Today I was given a correct solution. I ran it beautifully in IRB and it interprets is perfectly. However if I paste that code in a ide and then I call the program from the console, it shows nothing, although it runs. If I add a puts to see something just before the boolean code it lists me true false etc but nothing like the IRB intepreter, which actually gives the words in one array that are contained in the phrases of the other array.
This is clearly saying I have a mind-bogging ignorance about how in heaven's name this works. It is as if the IDE did not interpret anything, so I went from Komodo and installed Rubymine and installed the ruby interpreter that the IDE would work with. No difference.
I have copied and pasted the code in the Tutorialspoint and got this permalink that shows live what happens. Can anyone tell me how I should do to get the IDE just do what the IRB does
the code is this anyway
words = ["house", "dog", "cat", "man", "girl"]
phrases = ["I have a house", "I am a dog", "I am man"]
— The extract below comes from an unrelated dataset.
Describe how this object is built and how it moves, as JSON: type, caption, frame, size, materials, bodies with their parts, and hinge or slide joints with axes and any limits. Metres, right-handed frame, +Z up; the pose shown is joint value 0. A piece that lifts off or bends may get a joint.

words.select { |word| phrases.any? { |phrase| phrase.include? word } }
THIS IS WHAT IS SHOWN IN THE IRB IT IS FINE AND THAT IS WHAT I WANT
root@kali:~/rubyprograms# irb
irb(main):001:0> words = ["house", "dog", "cat", "man", "girl"]
=> ["house", "dog", "cat", "man", "girl"]
irb(main):002:0> phrases = ["I have a house", "I am a dog", "I am man"]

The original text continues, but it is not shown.